5. Catherine Edwards, “Epistolography,” A Companion to Latin Literature (2005), p272:  

‘The first kind is that which conveys important information to those who are far away. But when there is no such information to be sent, letters may be classed as ‘intimate and humorous’ (familiare et iocosum) or else as ‘austere and serious’ (severum et grave). Cicero’s addressees include those with whom Cicero was evidently on close terms, such as Curio and Caelius, but also others, such as the powerful aristocrats Lentulus Spinther and Appius Pulcher, whom he knew much less well. Letters to those in the second category tend to be couched in an elaborate and formal style that differs little from that of Cicero’s published works of other kinds. Letters to close friends, above all those to Atticus, are by contrast full of the vulgar terms, neologisms and diminutives that have come to be seen as the distinctive features of Cicero’s informal letter-writing. This latter style is of course no less self-conscious and carefully worked.’

6. Peter White, Cicero in Letters (2010), p61:

‘Some idea of the subject matter that the editor favored can be gained by comparing extant letters with letters that are missing. The most obvious bias is, as just noted, toward political content, dramatic political content above all, for which the editor was willing to stretch the parameters of his project. He included some letters he discovered in the files that were not only not written by Cicero, but not written to him either. He was also fond of letters in which a writer spread himself in the “O tempora, o mores!” vein, and less interested in detail about parliamentary discussions or public trials. The editor discarded many letters covering Cicero’s life out of the public spotlight: letters about family relations, business affairs, literary and other cultural pursuits, and purely social interactions. He was also leery of including isolated letters that could not be integrated into a context of some sort.’

7. Peter White, Cicero in Letters (2010), p41-42:

‘There are four places, however, in which it is difficult to resist the conclusion that text has been deliberately abridged. One occurs in a letter that Cicero wrote to Appius Claudius Pulcher (Fam. 3.10 = 73 SB), the man he succeeded as (p.42) governor of Cilicia. At this point in their exchange, each was accusing the other of actions that slighted and undermined him. Cicero insists that he has acted only from the most generous motives, which he enunciates at length.
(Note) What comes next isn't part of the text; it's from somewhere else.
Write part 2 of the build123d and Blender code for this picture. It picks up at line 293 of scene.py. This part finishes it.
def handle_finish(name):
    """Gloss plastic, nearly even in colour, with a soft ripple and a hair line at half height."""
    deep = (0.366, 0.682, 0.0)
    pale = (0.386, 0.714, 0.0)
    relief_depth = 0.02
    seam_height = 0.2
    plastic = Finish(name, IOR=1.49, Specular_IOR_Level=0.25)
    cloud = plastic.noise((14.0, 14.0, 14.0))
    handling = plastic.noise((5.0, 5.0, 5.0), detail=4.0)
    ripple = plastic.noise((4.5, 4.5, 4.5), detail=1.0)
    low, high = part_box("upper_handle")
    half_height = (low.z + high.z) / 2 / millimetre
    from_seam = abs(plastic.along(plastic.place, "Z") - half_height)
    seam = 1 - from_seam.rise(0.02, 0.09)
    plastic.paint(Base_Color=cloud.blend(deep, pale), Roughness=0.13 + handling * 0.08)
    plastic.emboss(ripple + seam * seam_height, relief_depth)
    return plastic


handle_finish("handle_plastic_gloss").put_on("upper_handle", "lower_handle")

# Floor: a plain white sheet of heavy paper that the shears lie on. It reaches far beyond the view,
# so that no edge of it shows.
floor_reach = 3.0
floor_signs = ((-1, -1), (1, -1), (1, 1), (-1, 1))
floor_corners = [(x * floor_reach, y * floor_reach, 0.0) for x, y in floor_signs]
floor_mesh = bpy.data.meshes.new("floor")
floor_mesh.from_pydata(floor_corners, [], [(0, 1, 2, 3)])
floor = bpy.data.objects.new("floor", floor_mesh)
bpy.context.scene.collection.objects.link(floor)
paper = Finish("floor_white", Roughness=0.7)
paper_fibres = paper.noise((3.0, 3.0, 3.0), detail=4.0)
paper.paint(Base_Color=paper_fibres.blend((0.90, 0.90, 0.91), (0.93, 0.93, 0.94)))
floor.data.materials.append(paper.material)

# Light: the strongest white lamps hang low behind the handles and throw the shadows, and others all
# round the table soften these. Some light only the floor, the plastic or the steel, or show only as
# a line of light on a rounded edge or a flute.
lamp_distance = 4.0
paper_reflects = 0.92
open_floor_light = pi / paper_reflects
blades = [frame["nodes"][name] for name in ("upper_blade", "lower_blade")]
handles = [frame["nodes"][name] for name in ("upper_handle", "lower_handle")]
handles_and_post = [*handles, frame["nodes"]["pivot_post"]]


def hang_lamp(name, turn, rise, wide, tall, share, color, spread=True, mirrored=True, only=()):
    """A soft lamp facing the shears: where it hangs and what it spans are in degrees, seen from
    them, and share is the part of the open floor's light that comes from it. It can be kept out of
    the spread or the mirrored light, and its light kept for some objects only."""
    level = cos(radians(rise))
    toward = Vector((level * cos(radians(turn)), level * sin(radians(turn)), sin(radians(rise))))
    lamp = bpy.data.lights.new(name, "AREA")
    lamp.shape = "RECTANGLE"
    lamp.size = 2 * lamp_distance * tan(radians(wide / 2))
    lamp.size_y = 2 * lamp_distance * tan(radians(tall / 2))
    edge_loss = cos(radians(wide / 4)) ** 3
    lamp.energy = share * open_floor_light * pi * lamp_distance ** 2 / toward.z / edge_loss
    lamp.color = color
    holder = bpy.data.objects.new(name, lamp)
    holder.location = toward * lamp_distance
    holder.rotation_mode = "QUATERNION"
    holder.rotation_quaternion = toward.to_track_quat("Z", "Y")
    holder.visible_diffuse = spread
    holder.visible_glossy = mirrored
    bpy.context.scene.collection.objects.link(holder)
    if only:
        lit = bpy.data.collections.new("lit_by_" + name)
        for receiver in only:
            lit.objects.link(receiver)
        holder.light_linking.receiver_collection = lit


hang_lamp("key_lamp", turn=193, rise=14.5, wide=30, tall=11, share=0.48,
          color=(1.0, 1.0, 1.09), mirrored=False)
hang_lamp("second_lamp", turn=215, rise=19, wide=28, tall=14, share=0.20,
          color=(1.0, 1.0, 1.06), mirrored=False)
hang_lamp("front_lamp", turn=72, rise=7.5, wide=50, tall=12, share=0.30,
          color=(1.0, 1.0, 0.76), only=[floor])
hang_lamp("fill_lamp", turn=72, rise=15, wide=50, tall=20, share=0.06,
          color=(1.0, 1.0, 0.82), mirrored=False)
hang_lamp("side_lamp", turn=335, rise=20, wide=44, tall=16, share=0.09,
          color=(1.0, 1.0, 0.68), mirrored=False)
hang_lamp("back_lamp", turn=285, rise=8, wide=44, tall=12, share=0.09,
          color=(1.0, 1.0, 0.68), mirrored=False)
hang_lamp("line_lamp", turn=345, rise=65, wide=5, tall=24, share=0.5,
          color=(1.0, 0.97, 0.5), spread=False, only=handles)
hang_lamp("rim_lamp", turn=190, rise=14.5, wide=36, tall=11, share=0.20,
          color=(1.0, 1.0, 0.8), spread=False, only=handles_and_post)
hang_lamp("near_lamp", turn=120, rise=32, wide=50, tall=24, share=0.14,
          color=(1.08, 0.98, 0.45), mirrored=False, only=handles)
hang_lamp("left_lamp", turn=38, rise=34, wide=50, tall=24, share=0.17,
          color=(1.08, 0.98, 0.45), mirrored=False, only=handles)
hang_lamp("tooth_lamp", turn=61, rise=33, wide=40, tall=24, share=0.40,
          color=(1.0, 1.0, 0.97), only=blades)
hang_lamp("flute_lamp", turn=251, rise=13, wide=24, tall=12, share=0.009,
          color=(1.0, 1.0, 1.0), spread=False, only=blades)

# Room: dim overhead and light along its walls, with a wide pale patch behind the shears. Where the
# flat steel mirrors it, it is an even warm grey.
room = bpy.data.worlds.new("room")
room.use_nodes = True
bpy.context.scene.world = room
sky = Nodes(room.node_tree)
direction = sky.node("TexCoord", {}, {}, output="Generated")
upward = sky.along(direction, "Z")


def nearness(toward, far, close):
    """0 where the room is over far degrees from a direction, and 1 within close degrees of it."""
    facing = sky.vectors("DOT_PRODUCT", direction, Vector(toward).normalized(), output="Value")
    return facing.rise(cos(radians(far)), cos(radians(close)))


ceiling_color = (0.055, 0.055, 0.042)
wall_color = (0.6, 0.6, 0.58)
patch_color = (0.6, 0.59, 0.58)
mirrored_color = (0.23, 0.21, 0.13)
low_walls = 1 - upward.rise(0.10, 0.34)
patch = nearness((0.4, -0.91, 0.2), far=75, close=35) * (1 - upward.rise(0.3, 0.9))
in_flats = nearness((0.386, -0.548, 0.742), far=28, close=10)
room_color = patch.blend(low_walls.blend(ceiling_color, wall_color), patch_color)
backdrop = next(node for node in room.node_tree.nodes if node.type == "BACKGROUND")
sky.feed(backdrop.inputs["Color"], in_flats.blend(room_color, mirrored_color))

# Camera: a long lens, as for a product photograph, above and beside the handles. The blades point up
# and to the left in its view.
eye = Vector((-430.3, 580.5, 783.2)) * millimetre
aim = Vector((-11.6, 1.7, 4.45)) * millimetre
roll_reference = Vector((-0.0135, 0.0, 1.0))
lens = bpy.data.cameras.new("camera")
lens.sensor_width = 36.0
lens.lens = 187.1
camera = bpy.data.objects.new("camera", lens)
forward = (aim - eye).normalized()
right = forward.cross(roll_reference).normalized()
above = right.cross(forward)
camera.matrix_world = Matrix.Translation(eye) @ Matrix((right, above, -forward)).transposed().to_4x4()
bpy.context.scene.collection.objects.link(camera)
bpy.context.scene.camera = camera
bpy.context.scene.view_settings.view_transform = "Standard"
At the very end of the letter, he turns to steps he has taken to ensure that no discreditable evidence reaches Rome during Appius’s trial for official misconduct. The transition is as follows: “But so much for all that; perhaps I have even gone on at greater length than was necessary. Now let me inform you what initiatives and arrangements have been forthcoming on my side.” The next sentence in the manuscripts reads, “And these things we have done and will continue to do, more in furtherance of your dignity than in aid of your trial” (sed haec hactenus; pluribus enim etiam fortasse verbis quam necesse fuit scripta sunt. nunc ea quae a me profecta quaeque instituta sunt cognosce * * * atque haec agimus et agemus magis pro dignitate quam pro periculo tuo, Fam. 3.10.11 = 73 SB). A passage recounting helpful interventions in Cilicia has evidently disappeared.’

8. Ruth Morello, “Writer and addressee in Cicero’s letters,” Cambridge Companion to Cicero (2013), p210.

‘In Fam. 15.4, Cicero constructs an ‘epistolary code’ which figures Cato as synecdochically representative of the senate as a whole, makes him first recipient (before even the senate) of official news from a proconsul in the field, and highlights the distinctively ‘Catonian’ mandate for Cicero’s campaign. Thus Cicero turns to flattering use the persona he depicts in more critical terms in Att. 2.1.8 where he makes his famous joke that Cato speaks as if he were in Plato’s Republic rather than Romulus’ cesspit, and then again more positively in Att. 6.1.13 where he measures contemporary governors (including himself) against what he calls Cato’s ‘blueprint’ (‘politeuma’).’

9. Peter White, “The Editing of the Collection,” Cicero in Letters: Epistolary Relations of the Late Republic (2010) p59.

‘The point just made about letters from correspondents was also true of enclosures and letters of recommendation: the editor has selected material that privileges the topmost stratum of Roman society… Élisabeth Déniaux’s table of correspondents in the extant books lists ninety-seven named persons, of whom seventy-four are senators. Thirty-six books or more that are lost once contained a correspondence with Pompey, Brutus, Caesar, Octavian, Pansa, Hirtius, Axius, Licinius Calvus, Marcus junior, and Cornelius Nepos, of whom all but the last two are senators.

This concentration on Cicero’s relations with fellow members of the governing class may seem unremarkable, since it undoubtedly suits the tastes of most readers ancient and modern. But let us nevertheless take a moment to inventory some of the available correspondents whom the editor passed over. The published collection preserves almost none of Cicero’s letters to magnates in the towns of Italy or in the provinces. It contains no letters to persons in his hometown of Arpinum, for example, or to regional clients he accumulated as quaestor in Sicily and afterward, and almost none to some three dozen people whom he identifies as hospites. And while the editor made a point of including letters of recommendation, he retained little of the background communication with the persons on whose behalf the recommendations were written. The collection also contains none of Cicero’s exchanges with Greek intellectuals whom he cultivated, such as the philosophers Aristus, Diodotus, Cratippus, and Posidonius and the grammatici Nicias and Tyrannio. The only member of his domestic staff represented in the edition is Tiro, though Cicero often wrote to Philotimus and the tutor Dionysius as well, and nothing survives of an active correspondence with the businessmen Vestorius and Vettienus.’